Stella and Joe retired from farm duties around 1987, per Jimmy’s request.  After retirement, she enjoyed caring for her grandchildren.

Otsuka Farms was known throughout the region for its fresh vegetables and strawberries.

In 1988, they opened their “super stand” in Santa Ana. Over the years Otsuka Farms was an important gathering place. Howser visited Otsuka Farms in 1998 as the Orange Coast Optimist Club held their annual mochitsuki. Viewers on television could see OCO members swing wooden mallets to pound sweet rice. In another area, Stella led volunteers who formed the rice into mochi.
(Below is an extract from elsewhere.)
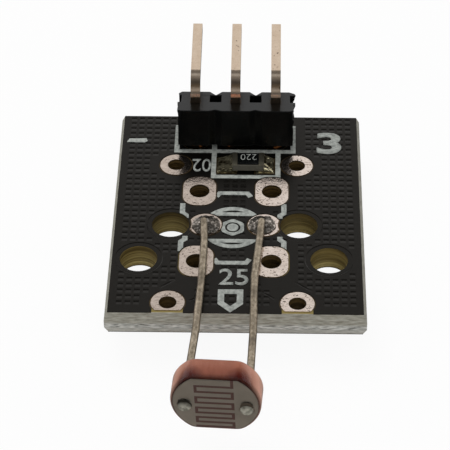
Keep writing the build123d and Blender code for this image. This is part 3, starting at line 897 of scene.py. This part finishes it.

Ken (Joe’s Brother), Joe, Yoshitaro, Stella, Donnie, and Tsuma Otsuka

1960: Joe, Stella, Donnie, Jimmy with Stella’s Dad, Tohei

Stella and Joe with Diane, Jimmy, Donnie, Rosa and their grandchildren a the time, JJ, DeeDee, Rodney and Justin

“It tastes better because you have to work for it!” Stella told Howser as she swiftly rounded the molten rice into perfect mochi.

Joe passed away in 1997. Jimmy said that as his father aged, their roles reversed. “When dad quit driving it flip flopped, she was the aggressor.  He was a church mouse,” Jimmy said.

Howser returned to Otsuka Farms two more times, to report on the farm’s strawberry crop and super stand, and a final time in 2002 to report on the farm’s closure.

Otsuka Farms was sold to the City of Santa Ana in 2002. “The timing was right. Otsuka Farms was turned into a maintenance facility for the school district,” Jimmy said.

Jimmy brought his expertise to Tanaka Farms in Irvine, where he has worked as the grower since 2005. The legacy of Otsuka Farms can be seen and tasted today in the bountiful produce and strawberries at Tanaka Farms.

Stella lived on the farm until 2003, when she moved into a house on the same block as Jimmy and his family. Today she lives at an assisted living facility nearby and enjoys reading and spending time with her seven grandchildren and 12 great-grandchildren.

In October 2022 Stella will turn 99 years old!

Stella with her great grandchildren

Stella with Jimmy’s family

Ironically, even though her family grew vegetables, Stella says she doesn’t particularly care for them or enjoy cooking with them.

“You have to eat that? Not when I was cooking! I’d make chow mein, pakkai (sweet and sour pork) and okazu with tofu,” she said.